Now that the first half of the smaller array has been sorted, our recursive call `mergeSort(0, 1)`

will return and we’ll look at the second half of the smaller array in the second recursive call, `mergeSort(2, 4)`

, as highlighted below.

As we’ve seen before, this array has more than 2 elements, so we’ll need to divide it in half and recursively call the function again. First, we’ll call `mergeSort(2, 2)`

.

In this case, the current array we are considering contains a single element, so it is already sorted. Therefore, the recursive call to `mergeSort(2, 2)`

will return quickly, and we’ll consider the second part of the smaller array in `mergeSort(3, 4)`

, highlighted below.

Here, we have 2 elements, and this time they are already sorted. So, we don’t need to do anything, and our recursive call to `mergeSort(3, 4)`

will return. At this point, we will be back in our call to `mergeSort(2, 4)`

, and both halves of that array have been sorted. We’re back to looking at the highlighted elements below.

Now we have to merge these two arrays together. Thankfully, since they are sorted, we can follow this simple process:

- Create a temporary array that has the same size as both halves combined.
- Look at the first element of each half of the original array. Choose the smaller of the two.
- Place that element first in the temporary array.
- Repeat steps 2 and 3 until one half is empty.
- Place the remaining elements of the half that is not empty at the end of the temporary array.
- Replace the original array with the temporary array.

Let’s take a look at what that process would look like. First, we’ll create a new temporary array to store the result.

Next, we will look at the first element in each of the two sorted halves of the original array. In this case, we’ll compare 2 and 6, which are highlighted below.

Now we should pick the smaller of those two values, which will be 2. That value will be placed in the new temporary array at the very beginning.

Next, we should look at the remaining halves of the array. Since the first half is empty, we can just place the remaining elements from the second half into the temporary array.

Finally, we should replace the portion of the original array that we are looking at in this recursive call with the temporary array. In most cases, we’ll just copy these elements into the correct places in the original array. In the diagram, we’ll just replace them.

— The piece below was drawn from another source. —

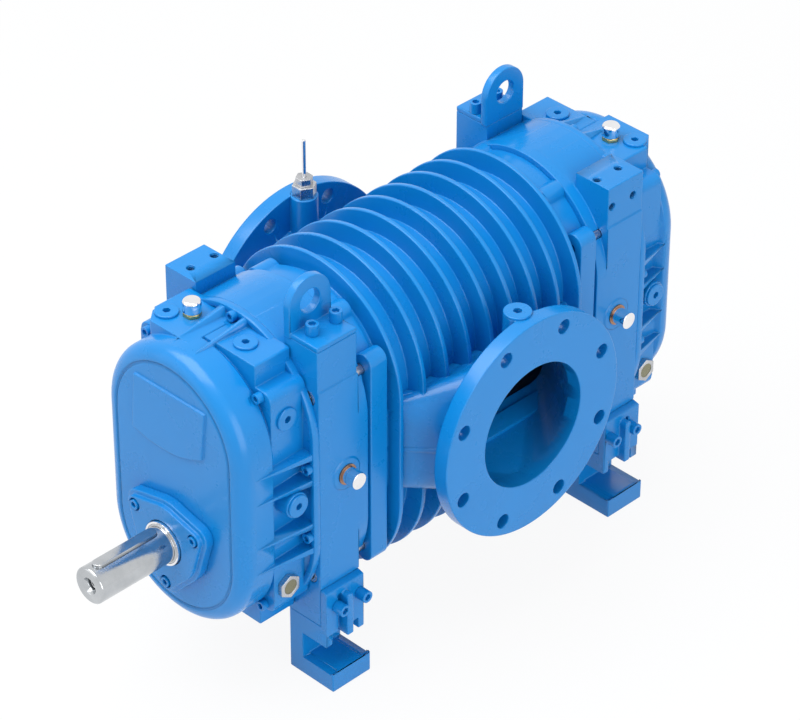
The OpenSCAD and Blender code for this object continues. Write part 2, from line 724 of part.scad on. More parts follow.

There we go! We’ve now completed the recursive call `mergeSort(2, 4)`

. We can return from that recursive call and go back to `mergeSort(0, 4)`

.

Since both halves of the array in `mergeSort(0, 4)`

are sorted, we must do the merge process again. We’ll start with a new temporary array and compare the first element in each half.

At this point, we’ll see that 2 is the smaller of those elements, so we’ll place it in the first slot in the temporary array and consider the next element in the second half.

Next, we’ll compare the values 5 and 6, and see that 5 is smaller. It should be placed in the next available element in our temporary array and we should continue onward.

We’ll repeat this process again, placing the 6 in the temporary array, then the 8, then finally the 9. After completing the merge process, we’ll have the following temporary array.

Finally, we’ll replace the original elements with the now merged elements in the temporary array.

There we go! We’ve now completed the process in the `mergeSort(0, 4)`

recursive call. Once that returns, we’ll be back in our original call to `mergeSort(0, 9)`

. In that function, we’ll recursively call the process again on the second half of the array using `mergeSort(5, 9)`

.

Hopefully by now we understand that it will work just like we intended, so by the time that recursive call returns, we’ll now have the second half of the array sorted as well.

The last step in the original `mergeSort(0, 9)`

function call is to merge these two halves together. So, once again, we’ll follow that same process as before, creating a new temporary array and moving through the elements in each half, placing the smaller of the two in the new array. Once we are done, we’ll end up with a temporary array that has been populated as shown below.

Finally, we’ll replace the elements in the original array with the ones in the temporary array, resulting in a completely sorted result.